His wife, a former schoolteacher, rarely goes into Tokyo alone. The last time, she says, was 2 1/2 years ago. The family went into the city together only twice last year.
Still, the Tozawas say they like Kamagaya. "There is a park nearby where the children can play. And the elementary school is only a 10-minute walk; the junior high school 15 minutes," he says.
"The air is fresh and cool here, and it's very quiet," Kyoko Tozawa adds. "There is a cemetery next door."
Tozawa, who played the saxophone in a college band, relaxes occasionally with amateur musician friends who collectively rent a studio to play jazz. He and Kayoko met at a college dance party.
"I wanted to dance, but all he did was to invite me to have a Coke," she recalls. Five years later, she gave up her teaching job in northeastern Japan to marry him.
One cloud on the horizon is Japan Pulp & Paper's "company housing retirement age." Like other Japanese employers, it assumes that by age 42, a worker should have saved enough money to acquire housing of his own and that he must therefore give up his company-owned and subsidized quarters.
"But no one that age is able to save enough money to buy a home now," Tozawa complains. He is likely to inherit his parents' home some day, but otherwise, he comments, "I, too, would have given up hope of having a place of my own." Tozawa and some of his fellow workers are trying to negotiate a higher age limit for company housing.
Meanwhile, the Tozawas concentrate on the good things about their life. Like most Japanese, they hardly ever discuss commuter problems, much less regard it as a political matter.

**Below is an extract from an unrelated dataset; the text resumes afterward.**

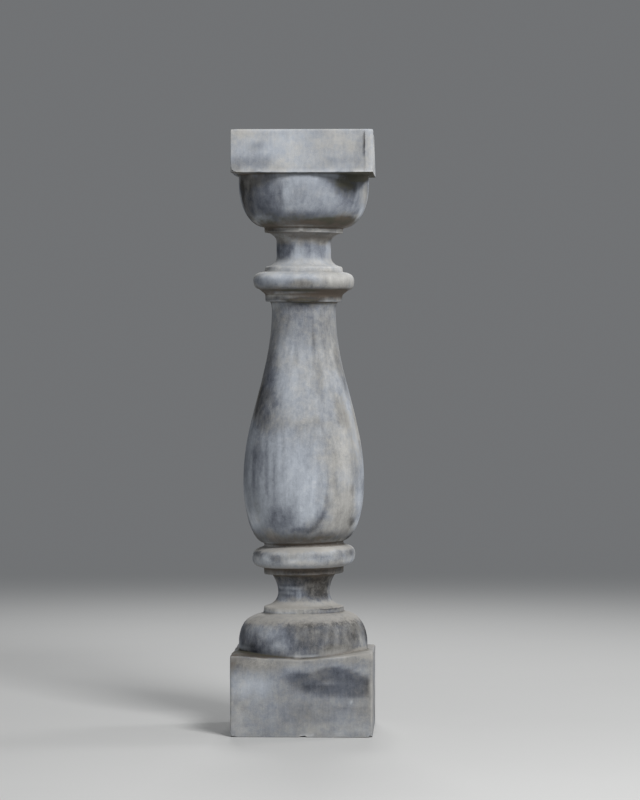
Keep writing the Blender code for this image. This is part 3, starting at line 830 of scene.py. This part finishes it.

But there's a hint of change in the air.
A national census next October for the first time will ask commuters how much time they spend getting to work or school. And on June 19, Japanese lawmakers established for the first time a nonpartisan lobbying group to push for the construction of a new commuter line.
It would go from Tokyo to Tsukuba, supplementing the Joban Line that Tozawa uses.